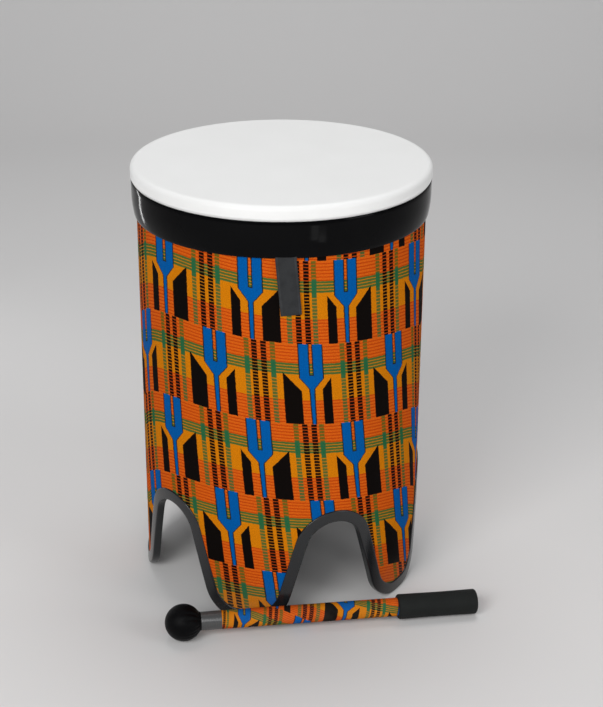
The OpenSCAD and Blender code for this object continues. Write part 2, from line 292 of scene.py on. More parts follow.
def kente_print():
    """The print: rows of forks between black wedges, on striped grounds with green bands, and
    dashed columns between them. Vector is a place on the cloth in print millimetres, down the
    cloth in Y. Every second row is the mirror image of the first."""
    g, i, o = new_group("kente_print", [("Vector", "Vector", None)], [("Color", "Color"), ("Ink", "Float")])
    wobble = put(g, "ShaderNodeTexNoise", ("Vector", i.outputs["Vector"]), ("Scale", 0.35), ("Detail", 2.0))
    nudged = put(g, "ShaderNodeVectorMath", (0, wobble.outputs["Color"]), (1, (0.5, 0.5, 0.5)),
                 operation="SUBTRACT")
    nudge = put(g, "ShaderNodeVectorMath", (0, nudged.outputs[0]), ("Scale", 1.1), operation="SCALE")
    point = put(g, "ShaderNodeVectorMath", (0, i.outputs["Vector"]), (1, nudge.outputs[0]))
    xyz = put(g, "ShaderNodeSeparateXYZ", (0, point.outputs[0]))
    u, v = Term(g, xyz.outputs["X"]), Term(g, xyz.outputs["Y"])
    y = v.wrap(ROW, 0.0)
    mirrored = v.wrap(2 * ROW, 0.0).do("GREATER_THAN", ROW)
    side = mirrored * -2.0 + 1.0
    x = ((u + mirrored * SHIFT) * side).wrap(34.0, 34.0 - COLUMN)
    soft = 0.5
    green_top, green_low, ground_low = 20.5, 32.8, 60.0
    green_columns = (-61.3, -56.3), (-35.5, -30.5)
    black_columns = (-52.6, -47.0), (-43.4, -37.8)
    crossing_low = 37.0

    stripes = (y.wrap(STRIPE, 0.0) - 2.35).inside(0.8)
    low_ground = (y - ground_low).inside(soft)
    high_ground = (y * -1.0 + green_top).inside(soft)
    colour = mixed(g, (stripes * high_ground).out, ORANGE, RED_ORANGE)
    colour = mixed(g, (y - green_top).inside(soft).out, colour, AMBER)
    colour = mixed(g, low_ground.out, colour, mixed(g, stripes.out, ORANGE, RED_ORANGE))

    in_band = y.between(green_top, green_low, soft)
    band_line = (y - green_top).wrap(3.15, 0.0).between(0.05, 2.45, soft)
    colour = mixed(g, (in_band * band_line * 0.92).out, colour, GREEN)

    # green columns: dashes, and solid where they cross the green band
    green_dash = y.wrap(3.5, 0.0).between(0.15, 2.95, soft)
    in_green = x.between(*green_columns[0], soft).most(x.between(*green_columns[1], soft))
    crossing = y.between(19.0, crossing_low, soft)
    shade = mixed(g, (y - crossing_low).inside().out, OLIVE, GREEN)
    colour = mixed(g, (in_green * green_dash * 0.88).out, colour, shade)
    colour = mixed(g, (in_green * crossing * 0.94).out, colour, TEAL)

    # two columns of black dashes
    black_dash = y.wrap(3.37, 0.0).between(0.25, 2.95, soft)
    in_black = x.between(*black_columns[0], soft).most(x.between(*black_columns[1], soft))
    ink = in_black * black_dash

    # black wedges on both sides of the fork
    left = x.between(-20.0, -10.5, soft) * (y - 35.5 - (x + 20.0) * 1.32).inside(soft)
    right = x.between(10.5, 28.5, soft) * (y - 30.5 - (x * -1.0 + 28.5) * 1.10).inside(soft)
    ink = ink.most(left).most(right)
    colour = mixed(g, ink.out, colour, INK)

    # the fork: two prongs, a shoulder that narrows to the stem, and the slot between the prongs
    from_middle = x.abs()
    shoulder = (from_middle * -1.0 + 11.5).least((from_middle - 2.1) * -1.22 + (y * -1.0 + 47.6))
    stem = (from_middle * -1.0 + 1.95) - (y - 47.5) * 0.016
    slot = (from_middle * -1.0 + 2.45).least((y * -1.0 + 33.4))
    solid = shoulder.least(slot * -1.0).most(stem.least(y - 44.0))
    colour = mixed(g, (solid + 1.2).inside(0.5).out, colour, OUTLINE)
    fork = solid.inside(soft)
    colour = mixed(g, fork.out, colour, BLUE)

    density = put(g, "ShaderNodeTexNoise", ("Vector", i.outputs["Vector"]), ("Scale", 0.9), ("Detail", 4.0),
                  ("Roughness", 0.7))
    thin = put(g, "ShaderNodeMapRange", ("Value", density.outputs["Fac"]), ("From Min", 0.3),
               ("From Max", 0.7), ("To Min", 0.72), ("To Max", 1.20))
    grey = put(g, "ShaderNodeCombineColor", ("Red", thin.outputs[0]), ("Green", thin.outputs[0]),
               ("Blue", thin.outputs[0]))
    g.links.new(mixed(g, 1.0, colour, grey.outputs[0], "MULTIPLY"), o.inputs["Color"])
    g.links.new(ink.most(fork).out, o.inputs["Ink"])
    return g


def woven():
    """Plain weave of yarns crossing over and under each other: relief, and a painted shade that darkens
    the hollows between them. Vector is in millimetres, Warp and Weft are the yarns' pitches in millimetres."""
    g, i, o = new_group(
        "woven", [("Vector", "Vector", None), ("Warp", "Float", 0.5), ("Weft", "Float", 0.5)],
        [("Relief", "Float"), ("Shade", "Float")])
    xyz = put(g, "ShaderNodeSeparateXYZ", (0, i.outputs["Vector"]))
    a = Term(g, xyz.outputs["X"]).over(Term(g, i.outputs["Warp"]))
    b = Term(g, xyz.outputs["Y"]).over(Term(g, i.outputs["Weft"]))
    over = (a.do("FLOOR") + b.do("FLOOR")).wrap(2.0, 0.0)
    round_a = (a.wrap(1.0, 0.0) - 0.5).do("POWER", 2.0) * -4.0 + 1.0
    round_b = (b.wrap(1.0, 0.0) - 0.5).do("POWER", 2.0) * -4.0 + 1.0
    relief = round_a * over + round_b * over.minus_from(1.0)
    g.links.new(relief.out, o.inputs["Relief"])
    # painted shade: darker at the yarns' edges and in the hollows between them
    g.links.new((relief.minus_from(1.0) * 0.35).out, o.inputs["Shade"])
    return g


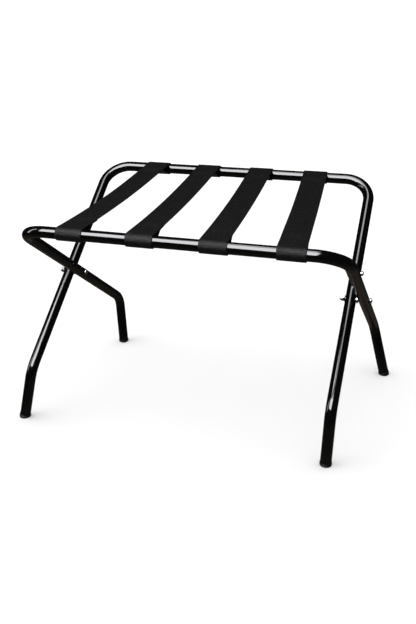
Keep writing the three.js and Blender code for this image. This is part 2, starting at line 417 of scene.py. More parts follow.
def buildPaint():
    look = paintLook
    material, tree, surface, place = startMaterial("glossBlackPaint")
    tone = useGroup(tree, mottle, place, cloudScale=9.0, speckScale=900.0)
    rub = useGroup(tree, wear, place, breakScale=700.0, amount=0.35)
    base = toneBetween(tree, tone.outputs["Cloud"], look["darkTone"], look["lightTone"])
    colourOver(tree, surface, base, rub.outputs["Mask"], look["rubbedTone"])
    roughBy(tree, surface, tone.outputs["Speck"], 0.0, 1.0, *look["roughness"])
    film = useGroup(tree, skin, place, waveScale=look["waveScale"], grainScale=2400.0, grainShare=0.12)
    addBump(tree, surface, film.outputs["Height"], 0.35, look["bumpDepth"])
    setSurface(surface, specularIorLevel=0.5, metallic=0.0, ior=1.5)
    return material


zincLook = {"bright": (0.80, 0.80, 0.79), "dull": (0.56, 0.56, 0.57), "roughness": (0.16, 0.32)}


def buildZinc():
    look = zincLook
    material, tree, surface, place = startMaterial("brightZinc")
    tone = useGroup(tree, mottle, place, cloudScale=350.0, speckScale=4000.0)
    base = toneBetween(tree, tone.outputs["Cloud"], look["dull"], look["bright"])
    tree.links.new(base, surface.inputs["Base Color"])
    roughBy(tree, surface, tone.outputs["Speck"], 0.0, 1.0, *look["roughness"])
    film = useGroup(tree, skin, place, waveScale=900.0, grainScale=6000.0, grainShare=0.4)
    addBump(tree, surface, film.outputs["Height"], 0.3, 0.00003)
    setSurface(surface, metallic=1.0)
    return material


rubberLook = {
    "darkTone": (0.002, 0.002, 0.0021),
    "lightTone": (0.0045, 0.0044, 0.0043),
    "dust": (0.015, 0.0145, 0.014),
    "roughness": (0.3, 0.42),
}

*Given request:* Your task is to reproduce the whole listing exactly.

*The completed task:*
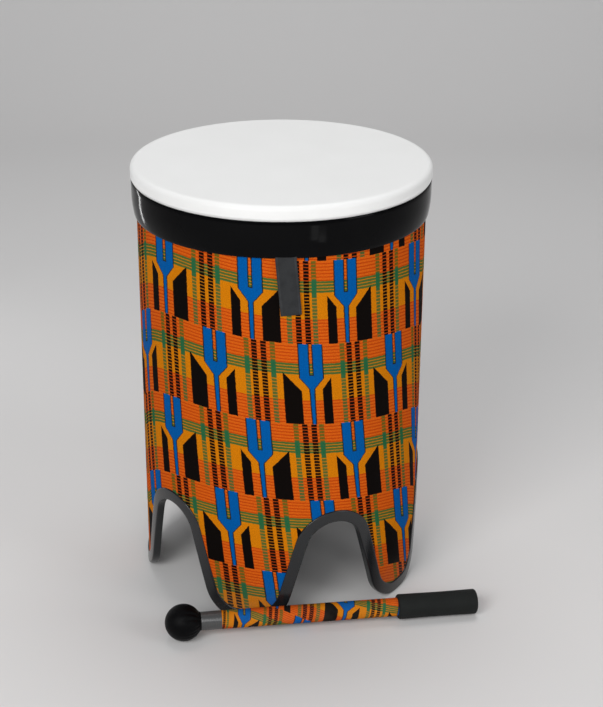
The OpenSCAD and Blender code for this object continues. Write part 2, from line 292 of scene.py on. More parts follow.
def kente_print():
    """The print: rows of forks between black wedges, on striped grounds with green bands, and
    dashed columns between them. Vector is a place on the cloth in print millimetres, down the
    cloth in Y. Every second row is the mirror image of the first."""
    g, i, o = new_group("kente_print", [("Vector", "Vector", None)], [("Color", "Color"), ("Ink", "Float")])
    wobble = put(g, "ShaderNodeTexNoise", ("Vector", i.outputs["Vector"]), ("Scale", 0.35), ("Detail", 2.0))
    nudged = put(g, "ShaderNodeVectorMath", (0, wobble.outputs["Color"]), (1, (0.5, 0.5, 0.5)),
                 operation="SUBTRACT")
    nudge = put(g, "ShaderNodeVectorMath", (0, nudged.outputs[0]), ("Scale", 1.1), operation="SCALE")
    point = put(g, "ShaderNodeVectorMath", (0, i.outputs["Vector"]), (1, nudge.outputs[0]))
    xyz = put(g, "ShaderNodeSeparateXYZ", (0, point.outputs[0]))
    u, v = Term(g, xyz.outputs["X"]), Term(g, xyz.outputs["Y"])
    y = v.wrap(ROW, 0.0)
    mirrored = v.wrap(2 * ROW, 0.0).do("GREATER_THAN", ROW)
    side = mirrored * -2.0 + 1.0
    x = ((u + mirrored * SHIFT) * side).wrap(34.0, 34.0 - COLUMN)
    soft = 0.5
    green_top, green_low, ground_low = 20.5, 32.8, 60.0
    green_columns = (-61.3, -56.3), (-35.5, -30.5)
    black_columns = (-52.6, -47.0), (-43.4, -37.8)
    crossing_low = 37.0

    stripes = (y.wrap(STRIPE, 0.0) - 2.35).inside(0.8)
    low_ground = (y - ground_low).inside(soft)
    high_ground = (y * -1.0 + green_top).inside(soft)
    colour = mixed(g, (stripes * high_ground).out, ORANGE, RED_ORANGE)
    colour = mixed(g, (y - green_top).inside(soft).out, colour, AMBER)
    colour = mixed(g, low_ground.out, colour, mixed(g, stripes.out, ORANGE, RED_ORANGE))

    in_band = y.between(green_top, green_low, soft)
    band_line = (y - green_top).wrap(3.15, 0.0).between(0.05, 2.45, soft)
    colour = mixed(g, (in_band * band_line * 0.92).out, colour, GREEN)

    # green columns: dashes, and solid where they cross the green band
    green_dash = y.wrap(3.5, 0.0).between(0.15, 2.95, soft)
    in_green = x.between(*green_columns[0], soft).most(x.between(*green_columns[1], soft))
    crossing = y.between(19.0, crossing_low, soft)
    shade = mixed(g, (y - crossing_low).inside().out, OLIVE, GREEN)
    colour = mixed(g, (in_green * green_dash * 0.88).out, colour, shade)
    colour = mixed(g, (in_green * crossing * 0.94).out, colour, TEAL)

    # two columns of black dashes
    black_dash = y.wrap(3.37, 0.0).between(0.25, 2.95, soft)
    in_black = x.between(*black_columns[0], soft).most(x.between(*black_columns[1], soft))
    ink = in_black * black_dash

    # black wedges on both sides of the fork
    left = x.between(-20.0, -10.5, soft) * (y - 35.5 - (x + 20.0) * 1.32).inside(soft)
    right = x.between(10.5, 28.5, soft) * (y - 30.5 - (x * -1.0 + 28.5) * 1.10).inside(soft)
    ink = ink.most(left).most(right)
    colour = mixed(g, ink.out, colour, INK)

    # the fork: two prongs, a shoulder that narrows to the stem, and the slot between the prongs
    from_middle = x.abs()
    shoulder = (from_middle * -1.0 + 11.5).least((from_middle - 2.1) * -1.22 + (y * -1.0 + 47.6))
    stem = (from_middle * -1.0 + 1.95) - (y - 47.5) * 0.016
    slot = (from_middle * -1.0 + 2.45).least((y * -1.0 + 33.4))
    solid = shoulder.least(slot * -1.0).most(stem.least(y - 44.0))
    colour = mixed(g, (solid + 1.2).inside(0.5).out, colour, OUTLINE)
    fork = solid.inside(soft)
    colour = mixed(g, fork.out, colour, BLUE)

    density = put(g, "ShaderNodeTexNoise", ("Vector", i.outputs["Vector"]), ("Scale", 0.9), ("Detail", 4.0),
                  ("Roughness", 0.7))
    thin = put(g, "ShaderNodeMapRange", ("Value", density.outputs["Fac"]), ("From Min", 0.3),
               ("From Max", 0.7), ("To Min", 0.72), ("To Max", 1.20))
    grey = put(g, "ShaderNodeCombineColor", ("Red", thin.outputs[0]), ("Green", thin.outputs[0]),
               ("Blue", thin.outputs[0]))
    g.links.new(mixed(g, 1.0, colour, grey.outputs[0], "MULTIPLY"), o.inputs["Color"])
    g.links.new(ink.most(fork).out, o.inputs["Ink"])
    return g


def woven():
    """Plain weave of yarns crossing over and under each other: relief, and a painted shade that darkens
    the hollows between them. Vector is in millimetres, Warp and Weft are the yarns' pitches in millimetres."""
    g, i, o = new_group(
        "woven", [("Vector", "Vector", None), ("Warp", "Float", 0.5), ("Weft", "Float", 0.5)],
        [("Relief", "Float"), ("Shade", "Float")])
    xyz = put(g, "ShaderNodeSeparateXYZ", (0, i.outputs["Vector"]))
    a = Term(g, xyz.outputs["X"]).over(Term(g, i.outputs["Warp"]))
    b = Term(g, xyz.outputs["Y"]).over(Term(g, i.outputs["Weft"]))
    over = (a.do("FLOOR") + b.do("FLOOR")).wrap(2.0, 0.0)
    round_a = (a.wrap(1.0, 0.0) - 0.5).do("POWER", 2.0) * -4.0 + 1.0
    round_b = (b.wrap(1.0, 0.0) - 0.5).do("POWER", 2.0) * -4.0 + 1.0
    relief = round_a * over + round_b * over.minus_from(1.0)
    g.links.new(relief.out, o.inputs["Relief"])
    # painted shade: darker at the yarns' edges and in the hollows between them
    g.links.new((relief.minus_from(1.0) * 0.35).out, o.inputs["Shade"])
    return g


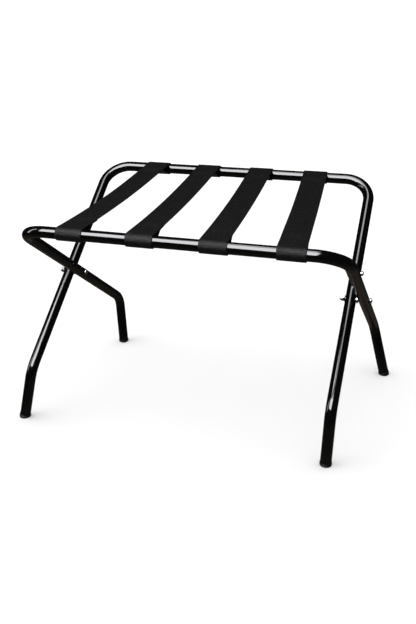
Keep writing the three.js and Blender code for this image. This is part 2, starting at line 417 of scene.py. More parts follow.
def buildPaint():
    look = paintLook
    material, tree, surface, place = startMaterial("glossBlackPaint")
    tone = useGroup(tree, mottle, place, cloudScale=9.0, speckScale=900.0)
    rub = useGroup(tree, wear, place, breakScale=700.0, amount=0.35)
    base = toneBetween(tree, tone.outputs["Cloud"], look["darkTone"], look["lightTone"])
    colourOver(tree, surface, base, rub.outputs["Mask"], look["rubbedTone"])
    roughBy(tree, surface, tone.outputs["Speck"], 0.0, 1.0, *look["roughness"])
    film = useGroup(tree, skin, place, waveScale=look["waveScale"], grainScale=2400.0, grainShare=0.12)
    addBump(tree, surface, film.outputs["Height"], 0.35, look["bumpDepth"])
    setSurface(surface, specularIorLevel=0.5, metallic=0.0, ior=1.5)
    return material


zincLook = {"bright": (0.80, 0.80, 0.79), "dull": (0.56, 0.56, 0.57), "roughness": (0.16, 0.32)}


def buildZinc():
    look = zincLook
    material, tree, surface, place = startMaterial("brightZinc")
    tone = useGroup(tree, mottle, place, cloudScale=350.0, speckScale=4000.0)
    base = toneBetween(tree, tone.outputs["Cloud"], look["dull"], look["bright"])
    tree.links.new(base, surface.inputs["Base Color"])
    roughBy(tree, surface, tone.outputs["Speck"], 0.0, 1.0, *look["roughness"])
    film = useGroup(tree, skin, place, waveScale=900.0, grainScale=6000.0, grainShare=0.4)
    addBump(tree, surface, film.outputs["Height"], 0.3, 0.00003)
    setSurface(surface, metallic=1.0)
    return material


rubberLook = {
    "darkTone": (0.002, 0.002, 0.0021),
    "lightTone": (0.0045, 0.0044, 0.0043),
    "dust": (0.015, 0.0145, 0.014),
    "roughness": (0.3, 0.42),
}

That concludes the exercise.